The Helicon engine was developed and built by BRP-Powertrain in Austria. The design had significant Buell input and was funded through Buell's cashflow.
The 1125R did not have a full fairing, as that would have put it in the same class as Japanese sportbikes. Erik Buell agonized over this, saying "it's not about listening to the voice of the customer." Cycle World magazine said the 1125R was "a bit of an oddity." The bike was initially released with a crude spark map, leading to criticism of the bike at low speeds. The Rotax Helicon also ended up costing significantly more by production time due to fluctuation in exchange rates.

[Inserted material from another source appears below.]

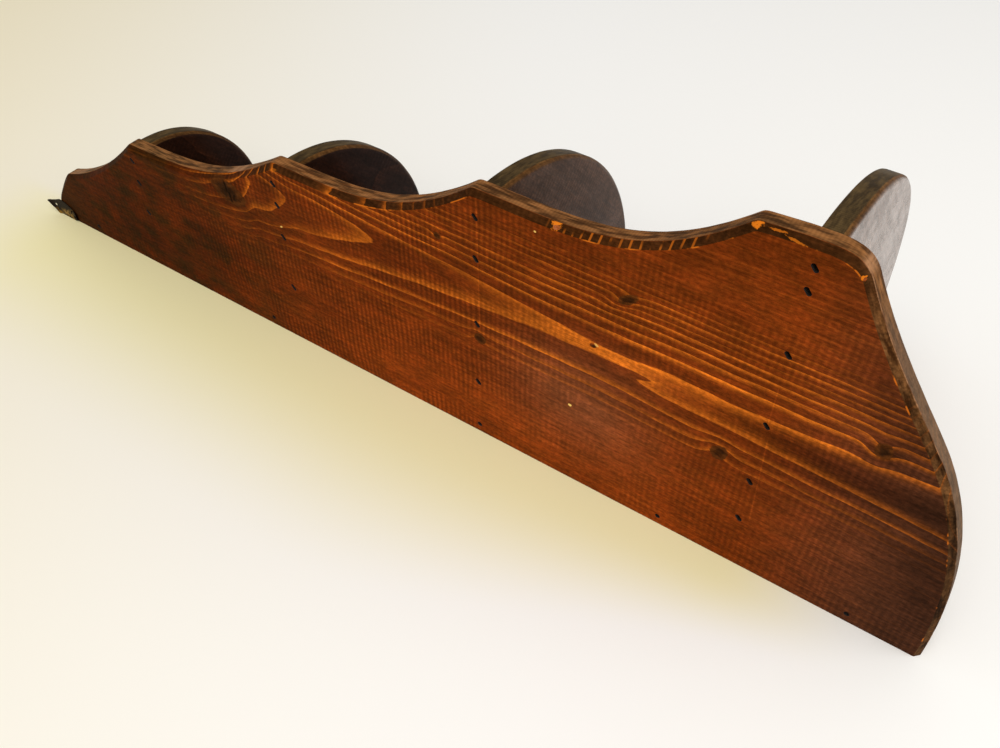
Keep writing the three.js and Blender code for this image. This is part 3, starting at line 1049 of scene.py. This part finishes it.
# Along, across, half length, half width, and how much lighter or darker the wood is there
STAIN_AND_SHADOW_PATCHES = [
    (555, 26, 170, 60, 0.55),
    (740, 195, 60, 40, 0.12),
    (308, 152, 7, 14, 0.3),
    (852, 144, 80, 16, -0.6),
    (285, 142, 34, 22, -0.2),
    (281, 143, 20, 12, -0.45),
    (837, 179, 9, 9, -0.4),
    (250, 62, 60, 34, -0.25),
    (120, 30, 50, 24, -0.2),
    (660, 62, 60, 50, 0.18),
    (560, 200, 60, 40, -0.1),
    (893, 78, 32, 50, -0.42),
    (822, 232, 12, 16, -0.3),
    (836, 212, 12, 16, -0.3),
    (851, 192, 10, 16, -0.25),
    (750, 149, 32, 8, -0.35),
    (660, 156, 55, 6, 0.4),
    (700, 250, 120, 30, 0.08),
    # Painted shadow at the curled right end of the hanger plate
    (22.5, 6, 3, 9, -0.97),
]
# Along at the low end, slant, and the lowest and highest reach across the board
SCRIBED_LINES = [(541, 0.01, 126, 240), (774, 0.05, 62, 142), (767, 0.0, 158, 190)]
# The big knot's checks: along at the low end, slant, and the lowest and highest reach
KNOT_CHECKS = [(284, 0.15, 134, 142), (280.5, 0.12, 143, 152), (287, -0.3, 137, 141)]
BOARD_SHADES = {
    "early": srgb(104, 45, 10),
    "reddish": srgb(118, 46, 10),
    # Grey of the painted reflection of the white backdrop, towards the wide end.
    "backdrop_sheen": srgb(86, 54, 36),
    # Pale veil of painted reflection.
    "sheen_veil": srgb(124, 76, 50),
    "murky": srgb(64, 42, 13),
    "late": srgb(220, 116, 30),
    "edge": srgb(62, 45, 26),
    "pale_edge": srgb(146, 100, 58),
    # Grey painted sheen on the edge round the wide end.
    "end_edge_sheen": srgb(118, 98, 80),
    "chamfer": srgb(46, 30, 13),
    "worn": srgb(172, 128, 92),
    "bare": srgb(224, 122, 28),
    "speck": srgb(250, 206, 112),
    "knot": srgb(82, 44, 15),
    "knot_heart": srgb(46, 26, 10),
}
# Near black: the shelves' stain, darkened by painted shade where the shelves shade one another.
SHELF_SHADES = {
    "early": srgb(34, 16, 8),
    "reddish": srgb(44, 20, 10),
    "backdrop_sheen": srgb(34, 16, 8),
    "sheen_veil": srgb(40, 22, 12),
    "murky": srgb(28, 18, 10),
    "late": srgb(52, 26, 13),
    "edge": srgb(58, 46, 28),
    "pale_edge": srgb(90, 72, 44),
    "end_edge_sheen": srgb(90, 72, 44),
    "chamfer": srgb(88, 58, 28),
    "worn": srgb(120, 84, 44),
    "bare": srgb(200, 130, 60),
    "speck": srgb(150, 100, 50),
    "knot": srgb(24, 14, 8),
    "knot_heart": srgb(14, 8, 5),
}
# Pale tint of the painted sheen on the lower shelves
SHELF_SHEEN_TINT = srgb(150, 106, 76)
BOARD_GLOSS = {"level": 0.015, "tint": (1.0, 0.5, 0.2, 1), "roughness": 0.4, "coat": False}
SHELF_GLOSS = {"level": 0.03, "tint": (1.0, 0.7, 0.5, 1), "roughness": 0.4, "coat": True}


def left_regions(wood):
    """Where the left board took more or less stain, with a painted shadow at the hanger plate's end,
    and the scribed lines its nails follow.
    """
    along, across = wood.along, wood.across
    narrow_end = along.smooth(400, 130) * 0.46
    wide_end = along.smooth(800, 930) * 0.4
    tone = (1.0 - narrow_end) * (1.0 - wide_end)
    for x, z, long, wide, change in STAIN_AND_SHADOW_PATCHES:
        u, v = (along - x) / long, (across - z) / wide
        tone = tone * (1.0 + (u * u + v * v).exp_of_minus() * change)
    for start, slant, lowest, highest in SCRIBED_LINES:
        off = (along - start + (across - lowest) * slant).abs()
        length = across.smooth(lowest - 6, lowest) * across.smooth(highest + 6, highest)
        tone = tone * (1.0 + off.smooth(0.8, 0.2) * length * 0.35)
    return tone


def upright_faces(normal):
    """How much a surface of an upright board is face, and how much it is end grain."""
    return normal[1], normal[0].smooth(0.3, 0.9)


def lying_faces(normal):
    """The same two measures for a board that lies flat."""
    return normal[2], normal[0].smooth(0.3, 0.9)


def shelf_faces(normal):
    """The same two measures for a shelf, whose grain runs across the corner."""
    return normal[0], (normal[1] - normal[2]).abs().smooth(0.3, 0.9)


# ---- scene ----

hole_wood = plain("hole_wood", srgb(20, 11, 6), 0.8)
bare_wood = plain("bare_wood", srgb(168, 86, 24), 0.6)

left_wood = pine(
    "left_board_wood", frame_point, upright_faces, LEFT_LOG, BOARD_SHADES, BOARD_GLOSS, left_regions
)
right_wood = pine(
    "right_board_wood", right_point, lying_faces, RIGHT_LOG, BOARD_SHADES, BOARD_GLOSS
)
shelf_wood = pine("shelf_wood", shelf_point, shelf_faces, SHELF_LOG, SHELF_SHADES, SHELF_GLOSS)
steel = metal("nail_steel", srgb(26, 20, 16), srgb(20, 12, 7), 0.75)
brass = metal("hanger_brass", srgb(152, 114, 46), srgb(26, 15, 8), 0.34, painted_ear_shade=True)

board_cuts = [(along, out, SLANT_HEAD) for _, along, _, outs in SHELVES for out in outs]
seam_cuts = [(along, SEAM_NAIL_HEIGHT, ROUND_HEAD) for along in SEAM_NAILS]

left_board = loft("left_side_board_wood", side_board_rings(0, 3), place_left)
left_board.data.materials.append(left_wood)
left_holes = [nail_hole(place_left, (x, z), head) for x, z, head in board_cuts + seam_cuts]
cut(left_board, left_holes, hole_wood)
cut(left_board, [chip(*place) for place in CHIPS], bare_wood)
finish_piece(left_board, None, "side_board_wood", "left_side_board")

right_board = loft("right_side_board_wood", side_board_rings(BOARD + GAP, 8), place_right)
right_board.data.materials.append(right_wood)
right_holes = [nail_hole(place_right, (x, z), head) for x, z, head in board_cuts]
cut(right_board, right_holes, hole_wood)
finish_piece(right_board, None, "side_board_wood", "right_side_board")

for shelf_name, centre, radius, outs in SHELVES:
    shelf = loft(shelf_name + "_wood", shelf_rings(radius, centre), place_left)
    finish_piece(shelf, shelf_wood, "shelf_wood", shelf_name)
    for number, out in enumerate(outs, 1):
        nail(f"left_{shelf_name}_nail_{number}", place_left, (centre, out), SLANT_HEAD, steel)
        nail(f"right_{shelf_name}_nail_{number}", place_right, (centre, out), SLANT_HEAD, steel)
for number, along in enumerate(SEAM_NAILS, 1):
    nail(f"seam_nail_{number}", place_left, (along, SEAM_NAIL_HEIGHT), ROUND_HEAD, steel)

finish_piece(hanger_plate(), brass, "hanger_brass", "hanger_plate")
for number, at in enumerate(HANGER_PINS, 1):
    hanger_pin(f"hanger_pin_{number}", at, steel)


def add_floor():
    """A pale floor with painted light: warmer towards the narrow end, where warm light falls, and a
    painted shadow, yellowed by bounce light, beside the board's seam.
    """
    bm = bmesh.new()
    bmesh.ops.create_grid(bm, x_segments=8, y_segments=8, size=6)
    floor = to_object("floor", bm)
    material, shader = new_material("pale_floor")
    x, y, _ = frame_point(material.node_tree)
    # Painted warm light: the floor turns cream towards the narrow end.
    warm_light = (x * 0.75 + y * 0.45).smooth(500, -400)
    colour = mix(warm_light, srgb(251, 251, 251), srgb(243, 233, 203))
    # Painted contact shadow beside the seam, yellowed by bounce light from the board, in a band that
    # narrows towards the wide end.
    width = x.smooth(900, 450) * 75 + 25
    seam_shadow = (y / width).smooth(-2.0, -0.3) * y.smooth(30, 5) * x.smooth(-120, 40)
    colour = mix(seam_shadow * x.smooth(880, 760) * 0.85, colour, srgb(245, 236, 180))
    feed(shader.inputs["Base Color"], colour)
    shader.inputs["Roughness"].default_value = 0.7
    shader.inputs["Specular IOR Level"].default_value = 0.2
    floor.data.materials.append(material)


def add_light(name, location, size, power, colour):
    light = bpy.data.lights.new(name, "AREA")
    light.shape = "DISK"
    light.size = size
    light.energy = power
    light.color = colour
    lamp = bpy.data.objects.new(name, light)
    lamp.location = location
    aim = Vector(LIGHTS_AIM) - Vector(location)
    lamp.rotation_euler = aim.to_track_quat("-Z", "Y").to_euler()
    bpy.context.scene.collection.objects.link(lamp)


def add_camera():
    camera = bpy.data.cameras.new("camera")
    camera.sensor_width = CAMERA_SENSOR
    camera.lens = CAMERA_LENS
    camera.shift_y = CAMERA_SHIFT
    eye = bpy.data.objects.new("camera", camera)
    eye.location = CAMERA_PLACE
    eye.rotation_euler = Euler((math.radians(CAMERA_TILT), 0, math.radians(CAMERA_TURN)))
    bpy.context.scene.collection.objects.link(eye)
    bpy.context.scene.camera = eye


add_floor()
world = bpy.data.worlds.new("studio")
world.use_nodes = True
world.node_tree.nodes["Background"].inputs["Color"].default_value = (1.0, 0.99, 0.965, 1)
world.node_tree.nodes["Background"].inputs["Strength"].default_value = 0.58
bpy.context.scene.world = world
bpy.context.scene.view_settings.view_transform = "Standard"
add_light("overhead", (0.75, -1.1, 2.3), size=2.4, power=36, colour=(1, 0.95, 0.86))
add_light("side", (2.2, 0.6, 1.5), size=1.4, power=9, colour=(0.95, 0.98, 1))
add_camera()

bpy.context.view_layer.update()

For the 2009 model year, Buell introduced the 1125CR, a version of the 1125R in the cafe racer style. This was done in response to customer feedback, which said the 1125R wasn't what was wanted, and causing Buell to shelve plans for a Streetfighter, going for a cafe racer instead. The 1125CR has a longer swingarm, a longer wheelbase and a shorter secondary drive ratio.
Buell also produced a limited series of 50 XBRR (1,339 cc or 81.7 cu in, 150 hp or 110 kW) racing-only machines for factory-backed and privateer racing teams. The XBRR frame was a XB1/XB2 hybrid, the suspension came from Swedish manufacturer Öhlins, and the wheels were made of magnesium. It was the first model using the ZTL2 eight-piston caliper by Nissin.
In 2009, Buell announced production of the 1125RR, also a race-only motorcycle. The bike was internally called the B2, aimed for the supersport market. Built from the 1125R, the 1125RR changes include a titanium exhaust, magnesium wheels, full fairings and a chain drive.
On September 9, 2009, Buell won its first AMA Pro racing championship. Rider Danny Eslick clinched the title at New Jersey Motorsports Park on Buell's 1125R model.
On November 15, 2009, Buell won its first NHRA Pro Stock Motorcycle world championship. Rider Hector Arana clinched the title at Southern California NHRA Finals on a Lucas Oil backed Buell.